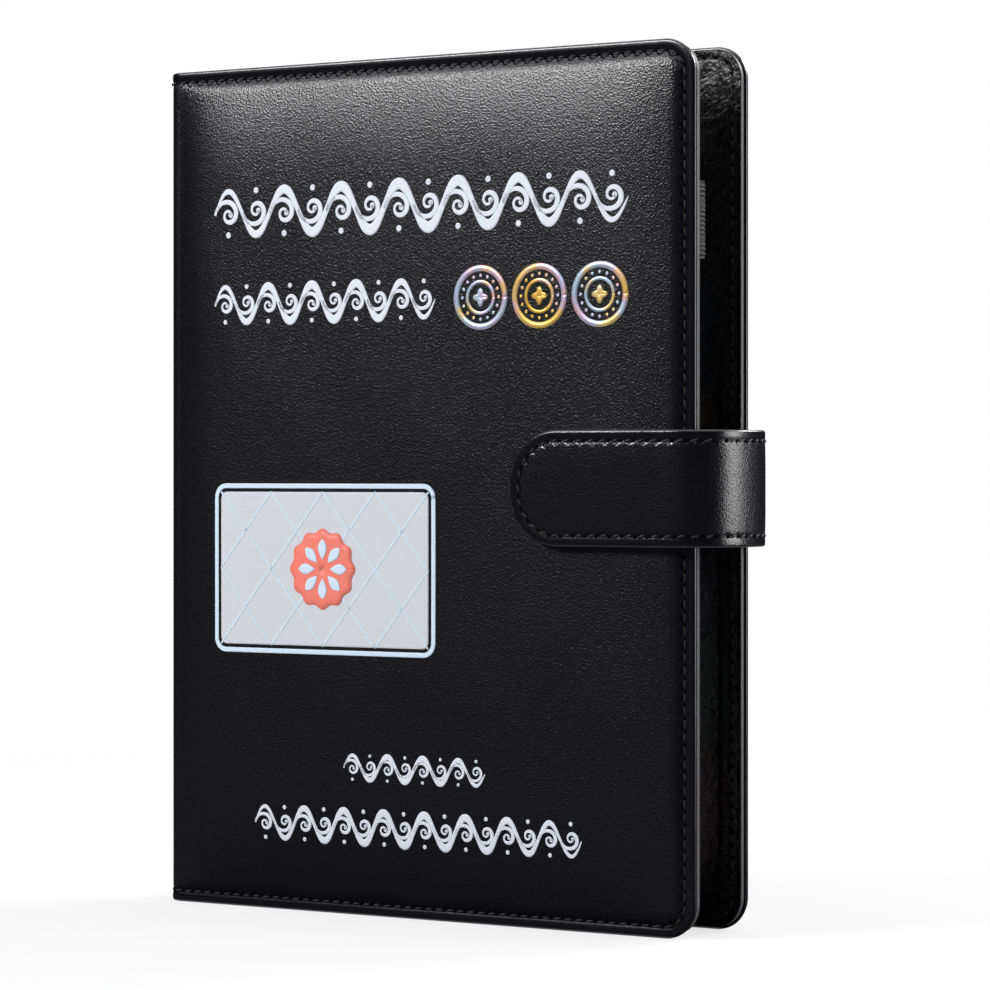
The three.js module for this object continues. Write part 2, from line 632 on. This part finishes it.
function envelopeLeaf(index) {
  const offset = (index - (ENVELOPES - 1) / 2) * ENVELOPE_PITCH;
  const holeX = envelopeHoleX(offset);
  const holeCentreX = holeX + ENVELOPE_HOLE_SLACK;
  const x0 = holeX - ENVELOPE_HOLE_INSET;
  const x1 = x0 + ENVELOPE_WIDTH;
  const z0 = MID_Z - ENVELOPE_HEIGHT / 2;
  const z1 = MID_Z + ENVELOPE_HEIGHT / 2;
  const y0 = MID_Y + offset - ENVELOPE_SHEET / 2;
  const outline = roundedShape(x0, x1, z0, z1, ENVELOPE_CORNER, ENVELOPE_CORNER);
  const sheet = raisedXZ(outline, y0, y0 + ENVELOPE_SHEET, 4);
  const tabLow = z0 + ENVELOPE_CORNER + index * (TAB_HEIGHT + TAB_GAP);
  const tab = roundedShape(x1 - TAB_REACH, x1 + TAB_REACH, tabLow, tabLow + TAB_HEIGHT, 0, TAB_CORNER);
  const whole = sheet.add(raisedXZ(tab, y0 + ENVELOPE_SHEET / 4, y0 + (3 * ENVELOPE_SHEET) / 4, 3));
  const hole = (dz) => disc(holeCentreX, MID_Y, MID_Z + dz, ENVELOPE_HOLE_RADIUS, CASE_DEPTH, true, 12);
  return RING_OFFSETS.reduce((left, dz) => left.subtract(hole(dz)), whole);
}

// Ink follows the swelling of the front cover.
function inkField(shape, x0, x1, z0, z1, layer = 0) {
  const steps = (low, high) => {
    const count = Math.max(2, Math.ceil((high - low) / INK_GRID));
    return Array.from({ length: count + 1 }, (_, i) => low + ((high - low) * i) / count);
  };
  const lift = INK_LIFT + layer * (INK + INK_LIFT);
  const grid = (extra) =>
    steps(x0, x1).map((x) => steps(z0, z1).map((z) => [x, -padHeight(x, z) - lift - extra, z]));
  return sheetBetween(grid(INK), grid(0)).intersect(raisedXZ(shape, -3 * PAD_RISE, PAD_RISE, 12));
}

// Motifs. A scroll is a wavy ribbon, wide in its middle and fine at its ends.
const printX0 = PRINT_FROM_SPINE;
const printX1 = CASE_WIDTH - PRINT_FROM_FORE;
const coinsX0 = printX1 - (COINS - 1) * COIN_PITCH - 2 * COIN_RADIUS;
const band = (name, x0, x1, z, swing, waves, weight) => {
  return { name, x: x0, width: x1 - x0, z, swing, waves, weight };
};
const SCROLLS = [
  band("ink_scroll_head", printX0, printX1, CASE_HEIGHT - HEAD_BAND_DROP, 6, 7, 3.4),
  band("ink_scroll_side", printX0, coinsX0 - COIN_ROW_GAP, CASE_HEIGHT - COIN_ROW_DROP, 4.5, 5, 2.6),
  band("ink_scroll_foot", printX0 + FOOT_BAND_INDENT, printX1 - FOOT_BAND_INDENT, FOOT_BAND_RISE, 3, 4, 1.8),
  band("ink_scroll_tail", printX0 + TAIL_BAND_INDENT, printX1 - TAIL_BAND_INDENT, TAIL_BAND_RISE, 4, 8, 2.4),
];

function scrollShape({ x, width, z, swing, waves, weight }) {
  const points = [];
  const count = waves * 8;
  const edge = (sign) => (i) => {
    const t = i / count;
    const half = (weight / 2) * (0.25 + 0.75 * Math.sin(Math.PI * t));
    return new THREE.Vector2(x + width * t, z + swing * Math.sin(2 * Math.PI * waves * t) + sign * half);
  };
  const steps = Array.from({ length: count + 1 }, (_, i) => i);
  points.push(...steps.map(edge(-1)), ...steps.map(edge(1)).reverse());
  return new THREE.Shape(points);
}

function inkScroll(scroll) {
  const reach = scroll.swing + scroll.weight;
  const { x, width, z } = scroll;
  return inkField(scrollShape(scroll), x - GAP, x + width + GAP, z - reach, z + reach);
}

function foilCoin(index) {
  const centre = coinsX0 + COIN_RADIUS + index * COIN_PITCH;
  const z = CASE_HEIGHT - COIN_ROW_DROP;
  const shape = new THREE.Shape().absarc(centre, z, COIN_RADIUS, 0, 2 * Math.PI);
  shape.holes.push(new THREE.Path().absarc(centre, z, COIN_RADIUS - COIN_RIM, 0, 2 * Math.PI, true));
  const reach = COIN_RADIUS + GAP;
  return inkField(shape, centre - reach, centre + reach, z - reach, z + reach);
}

// The panel: a framing line, a field inside it, and a rosette on the field's middle.
const panelX1 = printX0 + PANEL_WIDTH;
const panelZ1 = PANEL_RISE + PANEL_HEIGHT;

function panelShape(inset) {
  const [x0, z0] = [printX0 + inset, PANEL_RISE + inset];
  return roundedShape(x0, panelX1 - inset, z0, panelZ1 - inset, PANEL_CORNER - inset, PANEL_CORNER - inset);
}

function panelField(shape) {
  return inkField(shape, printX0 - GAP, panelX1 + GAP, PANEL_RISE - GAP, panelZ1 + GAP);
}

function panelLines() {
  const shape = panelShape(0);
  shape.holes.push(new THREE.Path(panelShape(PANEL_LINE).getPoints().reverse()));
  return panelField(shape);
}

function panelRosette() {
  const [cx, cz] = [(printX0 + panelX1) / 2, (PANEL_RISE + panelZ1) / 2];
  const shape = new THREE.Shape().absarc(cx, cz, ROSETTE_RADIUS, 0, 2 * Math.PI);
  const reach = ROSETTE_RADIUS + GAP;
  return inkField(shape, cx - reach, cx + reach, cz - reach, cz + reach, 1);
}

// Materials
const finish = (color, roughness, metalness = 0) => ({ color, roughness, metalness });
const LEATHER = finish(0x1e1e22, 0.5);
const LINING_CLOTH = finish(0x17171a, 0.42);
const BOARD_GREY = finish(0x8a8378, 0.9);
const FOAM = finish(0xd8d4c8, 0.95);
const STEEL = finish(0xc9ccd0, 0.22, 1);
const MAGNET = finish(0x9a9ca0, 0.35, 1);
const ELASTIC = finish(0x141416, 0.8);
const WHITE_INK = finish(0xe1e6f0, 0.6);
const LILAC_INK = finish(0xd7d5de, 0.6);
const BLUE_INK = finish(0xb9cfe6, 0.6);
const CORAL_INK = finish(0xf08073, 0.55);
const FOIL = finish(0xe6b450, 0.2, 1);
const PAPERS = [0xe7b9bf, 0xb9d2c8, 0xc8c3e0, 0xf0d9a8, 0xa9c6df, 0xe6c3a8];

const book = new THREE.Group();

function place(name, solid, material) {
  const mesh = new THREE.Mesh(geometryOf(solid), new THREE.MeshStandardMaterial(material));
  mesh.name = name;
  book.add(mesh);
}

place("outer_cover", outerCover(), LEATHER);
place("inner_lining", liningSheet(), LINING_CLOTH);
place("spine_board", spineBoard(), BOARD_GREY);
for (const [word, side] of [["front", -1], ["back", 1]]) {
  place(`${word}_board`, coverBoard(side), BOARD_GREY);
  place(`${word}_foam`, foamPad(side), FOAM);
  place(`${word}_slip_pocket`, slipPocket(side), LINING_CLOTH);
}
for (let i = 0; i < CARD_SLOTS; i++) place(`card_slot_${i + 1}`, cardSlot(i), LINING_CLOTH);
place("pen_loop", penLoop(), ELASTIC);
place("cover_magnet", coverMagnet(), MAGNET);
place("strap_base", strapBase(), LEATHER);
place("strap_face", strapFlapFace(), LEATHER);
place("strap_backing", strapFlapBacking(), LINING_CLOTH);
place("strap_magnet", disc(magnetX, magnetY, MID_Z, MAGNET_RADIUS, MAGNET_THICKNESS, true), MAGNET);
place("ring_cover_plate", ringPlate(), STEEL);
RIVET_HEIGHTS.forEach((z, i) => place(`rivet_${i + 1}`, rivet(z), STEEL));
for (const [word, side] of [["near", -1], ["far", 1]]) {
  place(`hinge_plate_${word}`, hingePlate(side), STEEL);
  RING_OFFSETS.forEach((dz, i) => place(`ring_${word}_${i + 1}`, ringHalf(side, MID_Z + dz), STEEL));
}
for (let i = 0; i < ENVELOPES; i++) {
  place(`cash_envelope_${i + 1}`, envelopeLeaf(i), finish(PAPERS[i % PAPERS.length], 0.5));
}
SCROLLS.forEach((scroll) => place(scroll.name, inkScroll(scroll), WHITE_INK));
for (let i = 0; i < COINS; i++) place(`foil_coin_${i + 1}`, foilCoin(i), FOIL);
place("ink_panel_face", panelField(panelShape(PANEL_LINE + PANEL_LINE_GAP)), LILAC_INK);
place("ink_panel_lines", panelLines(), BLUE_INK);
place("ink_panel_rosette", panelRosette(), CORAL_INK);

// The finished book stands with its foot on z = 0 and its whole outline centred on the origin.
const reachX = turnX + STRAP_BULGE + STRAP_THICKNESS / 2;
book.position.set(-reachX / 2, -MID_Y, 0);

export default book;
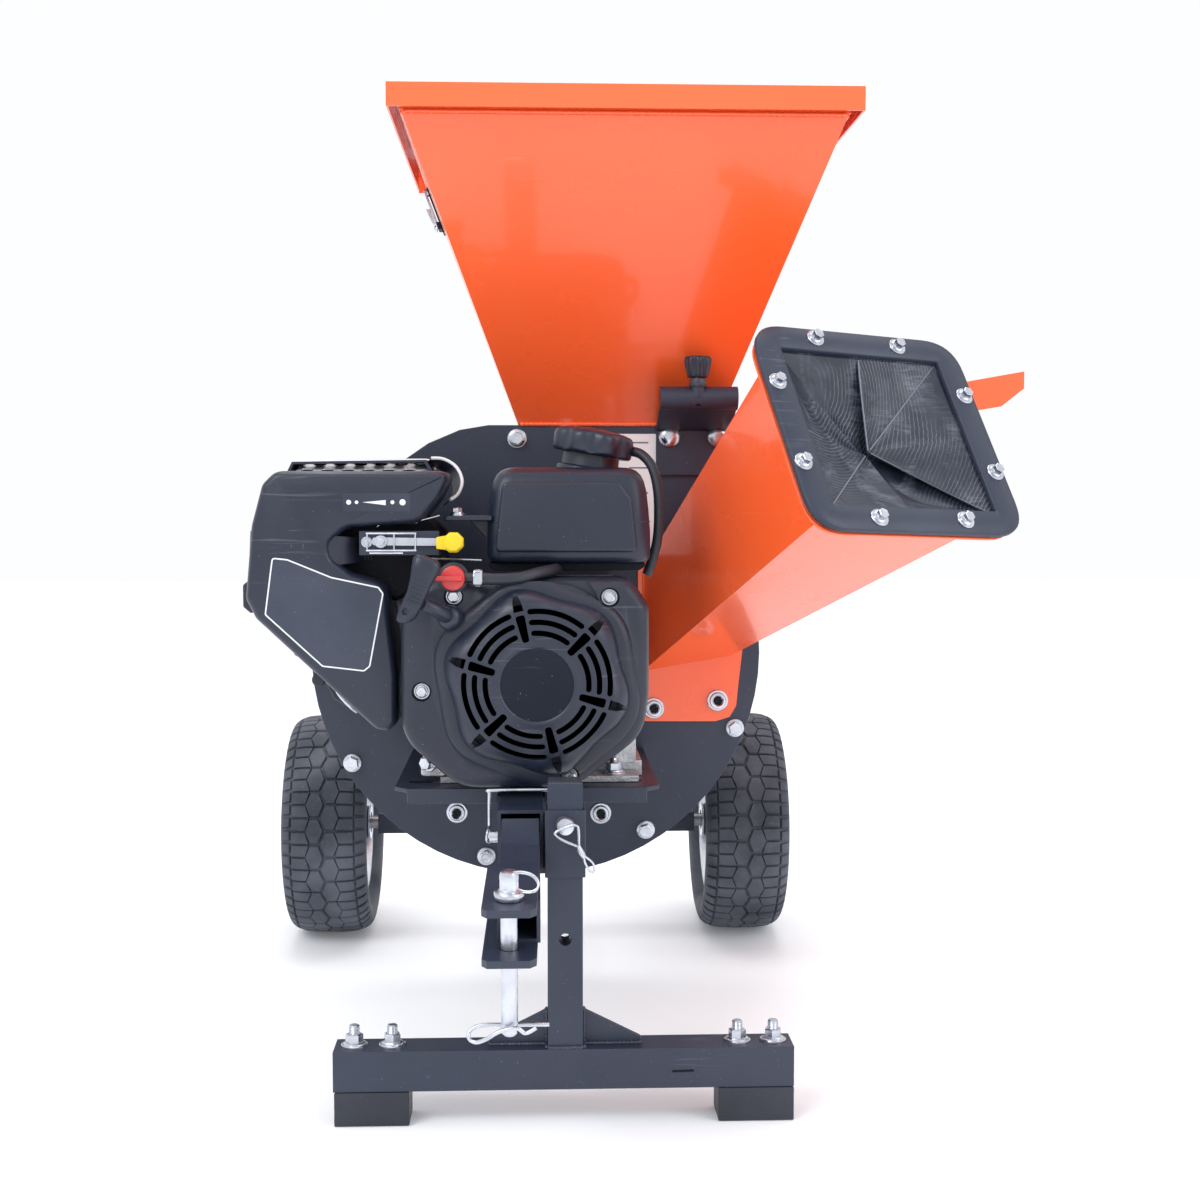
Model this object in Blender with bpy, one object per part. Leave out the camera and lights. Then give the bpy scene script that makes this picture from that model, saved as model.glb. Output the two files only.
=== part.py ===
"""Wood chipper: every separate piece as its own solid, in metres, +Z up, front towards -Y."""
import math

import bmesh
import bpy
from mathutils import Matrix, Vector

# ---------------------------------------------------------------- driving dimensions
SHIFT_X, SHIFT_Y = -0.1035, 0.0554      # moves the middle of the bounding box to the origin
GAP = 0.0003                            # clearance between neighbouring solids

CRANK_Z = 0.372                         # height of the crankshaft and rotor axis
HOUSING_R = 0.237                       # round part of the housing side plates
HOUSING_TOP = 0.612                     # flat top edge of the housing
HOUSING_DEPTH = 0.115                   # front face of front plate to rear face of rear plate
PLATE_T = 0.005                         # housing side plates
SHOULDER_X = 0.210                      # right edge of the square shoulder

WHEEL_R, WHEEL_Y, WHEEL_X = 0.1335, 0.296, 0.250
TYRE_W = 0.100
RIM_R = 0.092
AXLE_R = 0.0078

HOPPER_SEAM_Z = 0.736                   # joint between the lower throat and the upper hopper
LIP_Z0, LIP_Z1 = 0.891, 0.913
SHEET = 0.002
THROAT = dict(x0=-0.018, x1=0.188, y0=0.0005, y1=0.130, z=0.6125)
KNOB_Y = -0.062
MOUTH = dict(x0=-0.123, x1=0.290, y0=-0.195, y1=0.203, z=LIP_Z0)
LIP = dict(x0=-0.136, x1=0.303, y0=-0.210, y1=0.217)

CHUTE_C = Vector((0.3145, -0.2697, 0.5972))     # middle of the chipper chute mouth
CHUTE_N = Vector((0.3503, -0.7520, 0.5584)).normalized()
CHUTE_U = Vector((0.9162, 0.3990, -0.0373)).normalized()
CHUTE_HALF = (0.0866, 0.0844)
CHUTE_BASE = ((0.115, 0.459), (0.203, 0.484), (0.203, 0.371), (0.115, 0.355))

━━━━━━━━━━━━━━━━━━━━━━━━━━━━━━

● **Instructions for the task**
Reproduce only the lines from the one containing "Model this object" through the one containing "from mathutils import Matrix, Vector", inclusive of both.

● **Exercise response**
Model this object in Blender with bpy, one object per part. Leave out the camera and lights. Then give the bpy scene script that makes this picture from that model, saved as model.glb. Output the two files only.
=== part.py ===
"""Wood chipper: every separate piece as its own solid, in metres, +Z up, front towards -Y."""
import math

import bmesh
import bpy
from mathutils import Matrix, Vector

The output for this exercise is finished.